“The institution Kunstverein is a genuinely German invention that has ensured for more than 200 years that contemporary art can be experienced at a high level even far away from the major art centers. French, English or e.g. Eastern European colleagues look enviously at the German institutional landscape with its top-class and numerous art associations.
But in the discussion about civic commitment and committed local mediation, the great changes that the Kunstvereine have undergone in the course of their 200-year history are often overlooked. For today’s image of a programmatically working art association with supra-regional appeal, such as the GAK Gesellschaft für Aktuelle Kunst in Bremen, the historical genesis of the institutional type alone is no longer sufficient.

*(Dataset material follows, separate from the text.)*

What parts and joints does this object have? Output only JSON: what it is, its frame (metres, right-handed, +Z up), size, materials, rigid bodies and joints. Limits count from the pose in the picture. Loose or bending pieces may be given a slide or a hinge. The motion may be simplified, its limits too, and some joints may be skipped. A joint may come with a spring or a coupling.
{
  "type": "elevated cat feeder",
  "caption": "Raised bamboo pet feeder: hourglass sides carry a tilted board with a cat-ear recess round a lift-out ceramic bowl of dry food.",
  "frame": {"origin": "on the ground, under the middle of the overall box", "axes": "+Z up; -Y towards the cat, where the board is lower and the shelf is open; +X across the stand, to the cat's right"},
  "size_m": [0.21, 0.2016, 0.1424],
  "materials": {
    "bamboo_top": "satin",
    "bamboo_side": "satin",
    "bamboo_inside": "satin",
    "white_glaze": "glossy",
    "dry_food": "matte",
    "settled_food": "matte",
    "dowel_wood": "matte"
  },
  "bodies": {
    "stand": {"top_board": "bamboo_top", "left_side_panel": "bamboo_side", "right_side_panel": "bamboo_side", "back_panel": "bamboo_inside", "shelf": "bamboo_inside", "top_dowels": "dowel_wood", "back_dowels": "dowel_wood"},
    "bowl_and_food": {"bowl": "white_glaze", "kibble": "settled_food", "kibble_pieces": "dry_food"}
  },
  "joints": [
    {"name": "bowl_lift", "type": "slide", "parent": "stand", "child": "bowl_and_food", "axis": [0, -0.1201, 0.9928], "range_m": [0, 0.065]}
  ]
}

In my lecture I would therefore like to propose the thesis that a specific type of curatorial practice today is just as much a part of the image of an art association as the classical criteria such as membership recruitment and statutes. Perhaps the model Kunstverein in the 21st century must develop just as much as it did in the past in order to be able to continue to fulfill the original mission of the Kunstverein.” – Johan Holten
Johan Holten (*1976) studied art history and cultural studies at the Humboldt University in Berlin. He has been director of the Heidelberger Kunstverein since 2006 and was elected chairman of the Arbeitsgemeinschaft Deutscher Kunstvereine (ADKV) in 2009.
A lecture to the exhibition “An einem schönen Morgen des Monats Mai…” on the occasion of the 30th anniversary of the GAK.